- **Do this**: Print exactly the part opening with the line containing "extrude(amount=1.3, mode=Mode.SUBTRACT)" and closing with the line containing "Vector(map(max, high, point))", with both of those lines included.

- **Exercise data**:
※ ※ ※

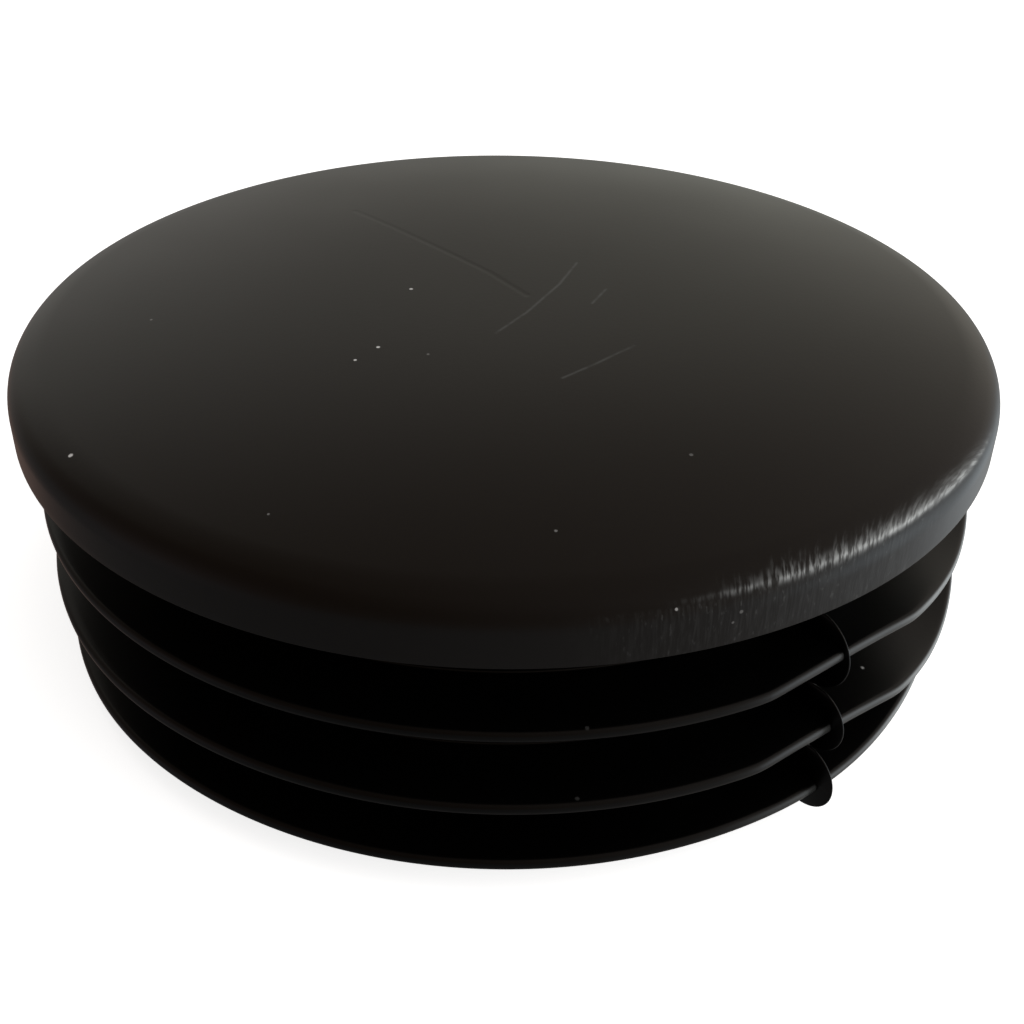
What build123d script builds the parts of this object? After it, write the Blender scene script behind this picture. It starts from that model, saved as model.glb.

※ ※ ※

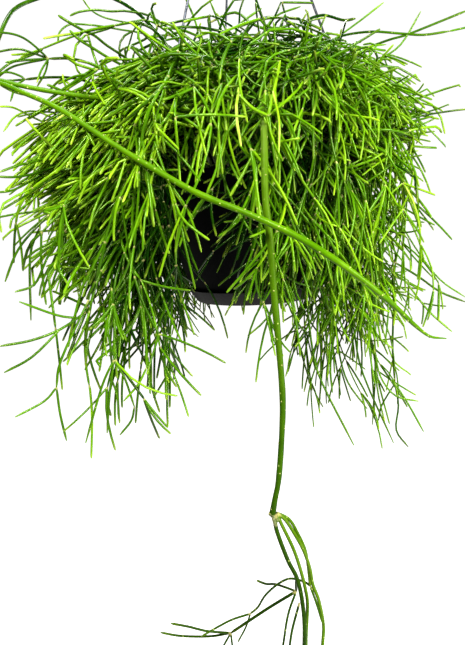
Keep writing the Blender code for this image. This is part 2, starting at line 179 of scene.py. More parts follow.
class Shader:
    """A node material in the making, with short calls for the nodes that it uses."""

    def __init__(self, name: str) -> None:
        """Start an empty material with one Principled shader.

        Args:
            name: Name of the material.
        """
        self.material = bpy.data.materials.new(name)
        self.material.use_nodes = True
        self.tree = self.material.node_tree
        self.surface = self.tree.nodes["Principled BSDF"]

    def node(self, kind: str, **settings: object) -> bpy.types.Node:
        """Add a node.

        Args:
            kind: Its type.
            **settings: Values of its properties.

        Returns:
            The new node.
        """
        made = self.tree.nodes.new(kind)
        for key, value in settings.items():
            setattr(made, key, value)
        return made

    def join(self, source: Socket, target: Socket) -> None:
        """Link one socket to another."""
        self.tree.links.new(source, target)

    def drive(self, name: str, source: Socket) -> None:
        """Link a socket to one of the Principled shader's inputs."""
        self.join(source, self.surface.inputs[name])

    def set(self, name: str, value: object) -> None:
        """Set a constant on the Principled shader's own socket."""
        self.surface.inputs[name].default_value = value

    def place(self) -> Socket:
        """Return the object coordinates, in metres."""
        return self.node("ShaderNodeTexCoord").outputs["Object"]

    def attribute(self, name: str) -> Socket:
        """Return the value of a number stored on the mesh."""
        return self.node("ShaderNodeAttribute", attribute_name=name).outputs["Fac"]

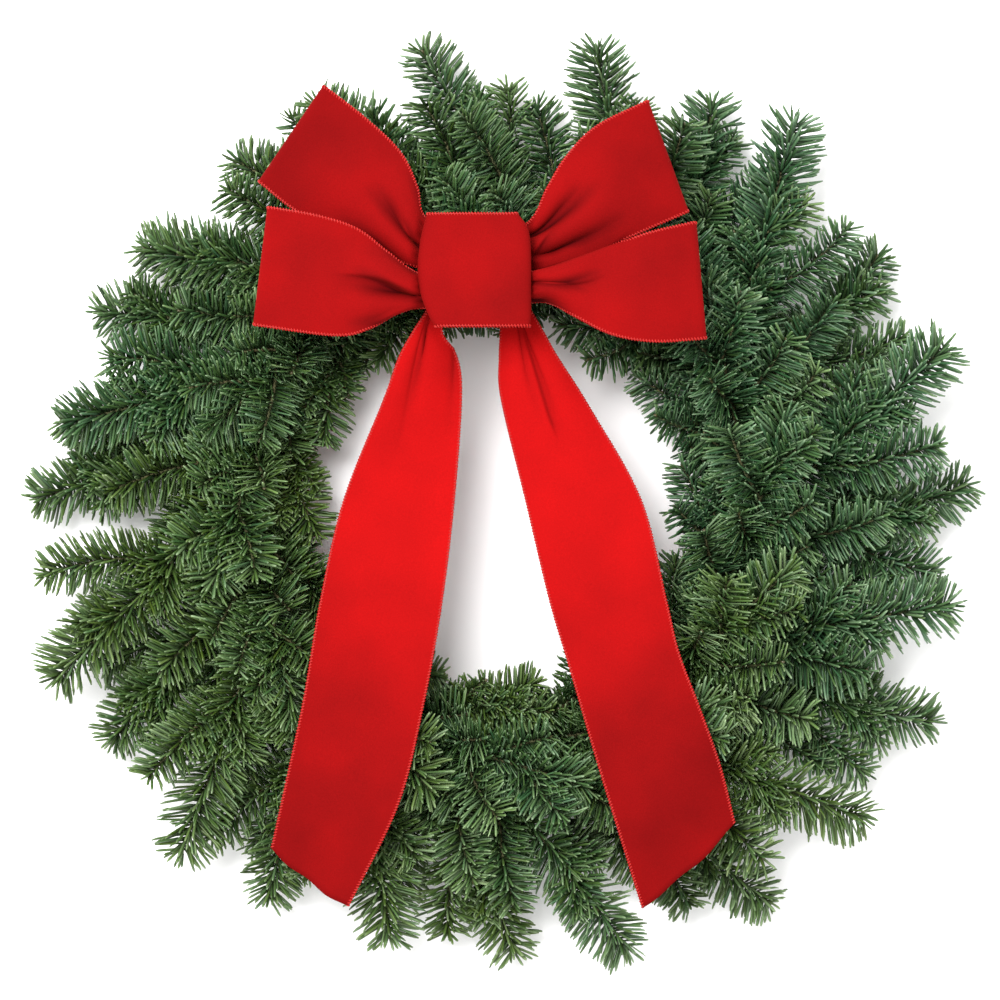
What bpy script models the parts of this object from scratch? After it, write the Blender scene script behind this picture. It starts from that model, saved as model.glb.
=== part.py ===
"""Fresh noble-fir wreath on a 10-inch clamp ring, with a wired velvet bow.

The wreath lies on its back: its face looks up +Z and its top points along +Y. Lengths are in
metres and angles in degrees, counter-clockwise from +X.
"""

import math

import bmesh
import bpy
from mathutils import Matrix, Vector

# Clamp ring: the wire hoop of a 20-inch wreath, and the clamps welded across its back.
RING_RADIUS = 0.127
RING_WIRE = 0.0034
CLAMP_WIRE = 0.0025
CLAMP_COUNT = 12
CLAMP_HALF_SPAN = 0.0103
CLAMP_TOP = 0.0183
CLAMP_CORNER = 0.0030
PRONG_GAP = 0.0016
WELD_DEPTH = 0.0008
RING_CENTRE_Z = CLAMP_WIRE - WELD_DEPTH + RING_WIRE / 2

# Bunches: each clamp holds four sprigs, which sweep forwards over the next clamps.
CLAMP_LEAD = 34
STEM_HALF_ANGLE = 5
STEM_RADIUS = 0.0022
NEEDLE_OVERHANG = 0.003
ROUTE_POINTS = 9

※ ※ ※

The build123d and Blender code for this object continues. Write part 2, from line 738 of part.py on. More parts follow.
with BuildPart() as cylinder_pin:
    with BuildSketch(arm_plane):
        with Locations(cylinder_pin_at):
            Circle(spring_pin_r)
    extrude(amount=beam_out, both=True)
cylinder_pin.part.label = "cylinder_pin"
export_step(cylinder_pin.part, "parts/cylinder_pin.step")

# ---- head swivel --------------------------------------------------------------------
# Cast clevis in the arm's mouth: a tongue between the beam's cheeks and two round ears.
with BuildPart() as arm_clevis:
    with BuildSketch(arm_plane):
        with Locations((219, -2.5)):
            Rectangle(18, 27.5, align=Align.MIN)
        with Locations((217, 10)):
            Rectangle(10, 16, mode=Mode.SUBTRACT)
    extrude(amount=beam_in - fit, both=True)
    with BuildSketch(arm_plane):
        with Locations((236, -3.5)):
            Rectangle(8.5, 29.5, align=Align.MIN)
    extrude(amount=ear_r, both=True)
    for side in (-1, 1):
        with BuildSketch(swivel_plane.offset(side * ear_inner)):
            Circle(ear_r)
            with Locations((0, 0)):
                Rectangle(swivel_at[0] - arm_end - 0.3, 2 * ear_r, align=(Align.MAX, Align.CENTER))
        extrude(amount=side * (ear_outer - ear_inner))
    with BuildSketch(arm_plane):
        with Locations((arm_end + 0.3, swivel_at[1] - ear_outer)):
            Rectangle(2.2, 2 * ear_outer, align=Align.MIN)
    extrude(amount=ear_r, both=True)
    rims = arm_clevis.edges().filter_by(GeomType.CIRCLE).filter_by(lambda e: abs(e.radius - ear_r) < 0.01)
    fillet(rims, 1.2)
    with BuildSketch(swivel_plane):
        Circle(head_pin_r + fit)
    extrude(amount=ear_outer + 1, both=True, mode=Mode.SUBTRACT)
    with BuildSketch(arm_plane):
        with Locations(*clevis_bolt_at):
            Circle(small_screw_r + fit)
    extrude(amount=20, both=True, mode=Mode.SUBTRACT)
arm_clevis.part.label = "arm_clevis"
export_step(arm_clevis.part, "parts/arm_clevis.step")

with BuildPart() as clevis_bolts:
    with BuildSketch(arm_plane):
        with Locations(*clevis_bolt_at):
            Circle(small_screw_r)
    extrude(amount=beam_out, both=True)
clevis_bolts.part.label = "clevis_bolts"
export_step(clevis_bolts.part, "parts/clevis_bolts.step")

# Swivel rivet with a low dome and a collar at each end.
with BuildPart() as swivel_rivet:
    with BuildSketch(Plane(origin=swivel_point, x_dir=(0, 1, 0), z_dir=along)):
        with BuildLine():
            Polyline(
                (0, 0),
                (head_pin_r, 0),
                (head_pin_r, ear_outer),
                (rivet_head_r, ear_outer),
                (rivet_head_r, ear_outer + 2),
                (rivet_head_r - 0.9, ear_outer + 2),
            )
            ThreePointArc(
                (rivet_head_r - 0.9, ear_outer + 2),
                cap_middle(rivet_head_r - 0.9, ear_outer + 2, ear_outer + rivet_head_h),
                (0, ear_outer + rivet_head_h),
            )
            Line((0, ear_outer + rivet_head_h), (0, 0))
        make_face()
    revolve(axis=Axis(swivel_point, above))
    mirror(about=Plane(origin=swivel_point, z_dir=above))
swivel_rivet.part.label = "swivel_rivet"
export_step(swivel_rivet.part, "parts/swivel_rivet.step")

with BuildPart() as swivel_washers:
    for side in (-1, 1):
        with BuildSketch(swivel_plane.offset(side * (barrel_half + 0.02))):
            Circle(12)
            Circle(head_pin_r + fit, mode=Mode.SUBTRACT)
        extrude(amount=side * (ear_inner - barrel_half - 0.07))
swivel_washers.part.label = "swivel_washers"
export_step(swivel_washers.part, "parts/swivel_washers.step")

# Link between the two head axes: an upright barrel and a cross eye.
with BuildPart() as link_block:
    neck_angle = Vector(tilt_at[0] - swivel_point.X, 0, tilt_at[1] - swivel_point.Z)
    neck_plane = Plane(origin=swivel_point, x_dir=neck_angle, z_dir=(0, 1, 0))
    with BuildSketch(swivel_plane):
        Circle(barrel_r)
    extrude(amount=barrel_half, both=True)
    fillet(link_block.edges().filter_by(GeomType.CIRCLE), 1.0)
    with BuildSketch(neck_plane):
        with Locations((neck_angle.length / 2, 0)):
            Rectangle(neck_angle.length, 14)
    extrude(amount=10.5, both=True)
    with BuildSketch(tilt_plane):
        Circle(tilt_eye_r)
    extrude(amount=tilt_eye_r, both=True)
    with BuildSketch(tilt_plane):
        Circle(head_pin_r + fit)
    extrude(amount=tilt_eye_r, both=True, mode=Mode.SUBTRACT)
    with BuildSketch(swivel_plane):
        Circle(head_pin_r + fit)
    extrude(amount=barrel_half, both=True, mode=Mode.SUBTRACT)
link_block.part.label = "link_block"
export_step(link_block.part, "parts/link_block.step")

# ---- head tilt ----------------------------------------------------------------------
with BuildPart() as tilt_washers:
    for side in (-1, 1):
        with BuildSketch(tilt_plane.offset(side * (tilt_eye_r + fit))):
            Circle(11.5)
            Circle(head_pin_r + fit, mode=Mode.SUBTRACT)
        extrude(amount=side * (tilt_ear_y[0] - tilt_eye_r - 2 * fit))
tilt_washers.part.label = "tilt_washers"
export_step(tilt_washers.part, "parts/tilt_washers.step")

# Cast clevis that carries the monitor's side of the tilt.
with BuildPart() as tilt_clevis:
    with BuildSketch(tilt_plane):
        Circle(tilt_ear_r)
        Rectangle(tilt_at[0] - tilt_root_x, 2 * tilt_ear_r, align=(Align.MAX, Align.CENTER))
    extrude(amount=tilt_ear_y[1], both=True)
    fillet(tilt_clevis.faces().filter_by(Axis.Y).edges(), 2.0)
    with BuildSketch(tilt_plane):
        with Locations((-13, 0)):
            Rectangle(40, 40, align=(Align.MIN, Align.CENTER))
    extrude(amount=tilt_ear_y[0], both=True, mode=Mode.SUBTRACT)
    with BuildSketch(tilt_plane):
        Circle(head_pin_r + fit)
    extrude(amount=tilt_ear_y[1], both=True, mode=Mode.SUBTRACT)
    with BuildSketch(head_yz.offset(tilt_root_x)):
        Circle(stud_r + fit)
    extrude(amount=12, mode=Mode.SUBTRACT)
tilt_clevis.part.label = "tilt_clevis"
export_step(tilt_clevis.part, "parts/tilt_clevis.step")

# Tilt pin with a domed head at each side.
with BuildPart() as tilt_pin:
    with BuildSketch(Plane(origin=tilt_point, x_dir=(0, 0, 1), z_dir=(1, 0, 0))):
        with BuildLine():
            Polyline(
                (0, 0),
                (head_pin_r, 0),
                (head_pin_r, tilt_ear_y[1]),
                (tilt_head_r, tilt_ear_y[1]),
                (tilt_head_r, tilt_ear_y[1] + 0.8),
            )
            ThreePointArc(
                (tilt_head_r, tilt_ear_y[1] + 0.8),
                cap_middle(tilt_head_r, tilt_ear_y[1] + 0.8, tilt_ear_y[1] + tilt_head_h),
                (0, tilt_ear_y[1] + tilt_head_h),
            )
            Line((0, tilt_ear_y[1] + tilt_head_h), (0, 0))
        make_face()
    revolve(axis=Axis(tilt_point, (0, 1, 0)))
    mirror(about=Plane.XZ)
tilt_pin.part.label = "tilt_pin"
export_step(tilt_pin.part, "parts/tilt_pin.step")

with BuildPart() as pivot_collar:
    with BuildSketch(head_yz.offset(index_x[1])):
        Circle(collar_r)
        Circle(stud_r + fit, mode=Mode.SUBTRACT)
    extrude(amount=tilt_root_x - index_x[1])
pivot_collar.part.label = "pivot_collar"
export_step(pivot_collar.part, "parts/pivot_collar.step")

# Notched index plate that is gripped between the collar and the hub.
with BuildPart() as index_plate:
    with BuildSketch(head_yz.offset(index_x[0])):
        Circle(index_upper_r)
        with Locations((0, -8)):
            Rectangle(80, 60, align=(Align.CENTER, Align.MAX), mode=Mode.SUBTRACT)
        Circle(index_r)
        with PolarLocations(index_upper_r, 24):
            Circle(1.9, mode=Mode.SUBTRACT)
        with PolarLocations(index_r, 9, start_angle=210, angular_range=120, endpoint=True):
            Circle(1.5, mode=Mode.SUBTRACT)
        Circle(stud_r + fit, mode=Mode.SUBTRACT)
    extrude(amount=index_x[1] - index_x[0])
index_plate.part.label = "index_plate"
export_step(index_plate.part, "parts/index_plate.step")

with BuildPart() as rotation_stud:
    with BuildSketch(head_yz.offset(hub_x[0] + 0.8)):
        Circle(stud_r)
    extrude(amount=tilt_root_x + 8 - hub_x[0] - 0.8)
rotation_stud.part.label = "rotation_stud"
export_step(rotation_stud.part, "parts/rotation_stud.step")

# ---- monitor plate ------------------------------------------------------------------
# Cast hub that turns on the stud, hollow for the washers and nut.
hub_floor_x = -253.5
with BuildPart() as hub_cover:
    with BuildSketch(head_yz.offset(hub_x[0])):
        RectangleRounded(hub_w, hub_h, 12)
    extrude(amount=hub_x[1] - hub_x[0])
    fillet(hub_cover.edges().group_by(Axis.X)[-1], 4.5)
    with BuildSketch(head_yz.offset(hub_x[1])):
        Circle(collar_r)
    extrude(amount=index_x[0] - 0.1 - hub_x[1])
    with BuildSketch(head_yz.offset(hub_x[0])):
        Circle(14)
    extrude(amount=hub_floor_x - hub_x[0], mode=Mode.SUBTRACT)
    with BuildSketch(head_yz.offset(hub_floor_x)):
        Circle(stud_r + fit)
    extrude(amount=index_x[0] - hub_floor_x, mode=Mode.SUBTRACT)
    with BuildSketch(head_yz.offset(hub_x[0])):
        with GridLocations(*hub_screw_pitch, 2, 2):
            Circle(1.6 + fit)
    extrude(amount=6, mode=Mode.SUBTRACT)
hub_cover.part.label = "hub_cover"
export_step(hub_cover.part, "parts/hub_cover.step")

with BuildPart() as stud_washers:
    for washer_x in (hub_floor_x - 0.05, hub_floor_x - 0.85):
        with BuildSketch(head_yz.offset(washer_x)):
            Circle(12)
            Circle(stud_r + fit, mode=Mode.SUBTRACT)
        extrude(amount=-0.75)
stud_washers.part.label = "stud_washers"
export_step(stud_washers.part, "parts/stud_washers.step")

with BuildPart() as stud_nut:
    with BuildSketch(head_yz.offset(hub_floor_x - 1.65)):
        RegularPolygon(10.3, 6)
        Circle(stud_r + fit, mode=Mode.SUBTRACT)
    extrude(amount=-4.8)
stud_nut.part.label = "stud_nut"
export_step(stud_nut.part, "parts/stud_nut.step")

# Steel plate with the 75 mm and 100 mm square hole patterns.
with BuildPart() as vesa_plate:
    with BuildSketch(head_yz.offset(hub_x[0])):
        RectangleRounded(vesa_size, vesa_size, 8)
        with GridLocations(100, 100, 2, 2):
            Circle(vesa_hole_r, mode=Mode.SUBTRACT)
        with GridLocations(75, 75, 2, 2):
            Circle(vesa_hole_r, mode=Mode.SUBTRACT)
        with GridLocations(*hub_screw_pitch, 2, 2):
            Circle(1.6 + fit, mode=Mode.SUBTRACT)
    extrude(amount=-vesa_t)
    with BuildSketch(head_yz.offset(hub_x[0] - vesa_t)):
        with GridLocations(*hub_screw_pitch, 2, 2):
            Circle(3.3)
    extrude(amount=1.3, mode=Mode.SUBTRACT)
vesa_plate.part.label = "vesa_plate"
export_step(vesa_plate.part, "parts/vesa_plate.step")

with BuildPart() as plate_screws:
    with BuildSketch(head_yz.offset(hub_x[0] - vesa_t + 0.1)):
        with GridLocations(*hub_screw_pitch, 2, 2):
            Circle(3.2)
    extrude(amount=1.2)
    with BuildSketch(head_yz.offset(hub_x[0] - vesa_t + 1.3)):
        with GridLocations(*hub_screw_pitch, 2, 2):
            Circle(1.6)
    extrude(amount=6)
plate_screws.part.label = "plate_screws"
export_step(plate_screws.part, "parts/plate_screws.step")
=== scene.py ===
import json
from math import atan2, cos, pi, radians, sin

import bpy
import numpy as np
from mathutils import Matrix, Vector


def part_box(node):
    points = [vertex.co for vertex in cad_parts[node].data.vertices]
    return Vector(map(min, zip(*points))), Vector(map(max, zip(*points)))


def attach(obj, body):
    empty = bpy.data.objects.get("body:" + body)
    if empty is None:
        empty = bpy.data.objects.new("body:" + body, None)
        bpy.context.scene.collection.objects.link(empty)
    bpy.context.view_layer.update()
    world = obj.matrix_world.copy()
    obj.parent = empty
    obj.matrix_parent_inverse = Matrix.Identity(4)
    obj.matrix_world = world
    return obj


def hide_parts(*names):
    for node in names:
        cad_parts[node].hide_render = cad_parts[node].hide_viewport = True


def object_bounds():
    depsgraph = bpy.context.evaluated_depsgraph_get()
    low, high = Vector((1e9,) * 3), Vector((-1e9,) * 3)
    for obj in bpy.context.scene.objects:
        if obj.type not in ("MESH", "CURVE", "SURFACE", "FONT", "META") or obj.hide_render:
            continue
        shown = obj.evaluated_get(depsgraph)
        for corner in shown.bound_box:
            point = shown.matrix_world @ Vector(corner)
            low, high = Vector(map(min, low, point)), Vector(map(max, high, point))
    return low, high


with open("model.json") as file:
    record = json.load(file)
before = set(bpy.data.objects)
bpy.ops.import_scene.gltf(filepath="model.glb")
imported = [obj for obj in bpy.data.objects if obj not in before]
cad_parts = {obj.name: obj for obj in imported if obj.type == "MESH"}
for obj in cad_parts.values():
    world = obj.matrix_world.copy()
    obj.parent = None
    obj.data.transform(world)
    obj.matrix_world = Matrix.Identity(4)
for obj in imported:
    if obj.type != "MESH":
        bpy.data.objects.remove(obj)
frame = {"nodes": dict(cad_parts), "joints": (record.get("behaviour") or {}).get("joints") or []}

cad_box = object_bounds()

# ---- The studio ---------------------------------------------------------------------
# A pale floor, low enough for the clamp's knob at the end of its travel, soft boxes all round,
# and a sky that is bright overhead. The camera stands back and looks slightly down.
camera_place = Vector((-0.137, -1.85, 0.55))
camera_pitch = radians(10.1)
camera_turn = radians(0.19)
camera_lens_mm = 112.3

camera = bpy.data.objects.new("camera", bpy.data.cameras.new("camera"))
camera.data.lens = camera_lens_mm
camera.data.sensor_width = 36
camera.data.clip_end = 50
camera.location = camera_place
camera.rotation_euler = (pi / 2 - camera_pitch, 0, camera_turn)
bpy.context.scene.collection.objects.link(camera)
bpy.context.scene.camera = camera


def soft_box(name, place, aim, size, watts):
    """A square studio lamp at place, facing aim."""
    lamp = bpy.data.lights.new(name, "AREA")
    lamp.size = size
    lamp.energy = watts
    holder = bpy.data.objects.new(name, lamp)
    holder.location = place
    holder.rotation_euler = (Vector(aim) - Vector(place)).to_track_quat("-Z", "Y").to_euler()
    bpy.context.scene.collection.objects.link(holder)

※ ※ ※

- **Final result**:
    extrude(amount=1.3, mode=Mode.SUBTRACT)
vesa_plate.part.label = "vesa_plate"
export_step(vesa_plate.part, "parts/vesa_plate.step")

with BuildPart() as plate_screws:
    with BuildSketch(head_yz.offset(hub_x[0] - vesa_t + 0.1)):
        with GridLocations(*hub_screw_pitch, 2, 2):
            Circle(3.2)
    extrude(amount=1.2)
    with BuildSketch(head_yz.offset(hub_x[0] - vesa_t + 1.3)):
        with GridLocations(*hub_screw_pitch, 2, 2):
            Circle(1.6)
    extrude(amount=6)
plate_screws.part.label = "plate_screws"
export_step(plate_screws.part, "parts/plate_screws.step")
=== scene.py ===
import json
from math import atan2, cos, pi, radians, sin

import bpy
import numpy as np
from mathutils import Matrix, Vector


def part_box(node):
    points = [vertex.co for vertex in cad_parts[node].data.vertices]
    return Vector(map(min, zip(*points))), Vector(map(max, zip(*points)))


def attach(obj, body):
    empty = bpy.data.objects.get("body:" + body)
    if empty is None:
        empty = bpy.data.objects.new("body:" + body, None)
        bpy.context.scene.collection.objects.link(empty)
    bpy.context.view_layer.update()
    world = obj.matrix_world.copy()
    obj.parent = empty
    obj.matrix_parent_inverse = Matrix.Identity(4)
    obj.matrix_world = world
    return obj


def hide_parts(*names):
    for node in names:
        cad_parts[node].hide_render = cad_parts[node].hide_viewport = True


def object_bounds():
    depsgraph = bpy.context.evaluated_depsgraph_get()
    low, high = Vector((1e9,) * 3), Vector((-1e9,) * 3)
    for obj in bpy.context.scene.objects:
        if obj.type not in ("MESH", "CURVE", "SURFACE", "FONT", "META") or obj.hide_render:
            continue
        shown = obj.evaluated_get(depsgraph)
        for corner in shown.bound_box:
            point = shown.matrix_world @ Vector(corner)
            low, high = Vector(map(min, low, point)), Vector(map(max, high, point))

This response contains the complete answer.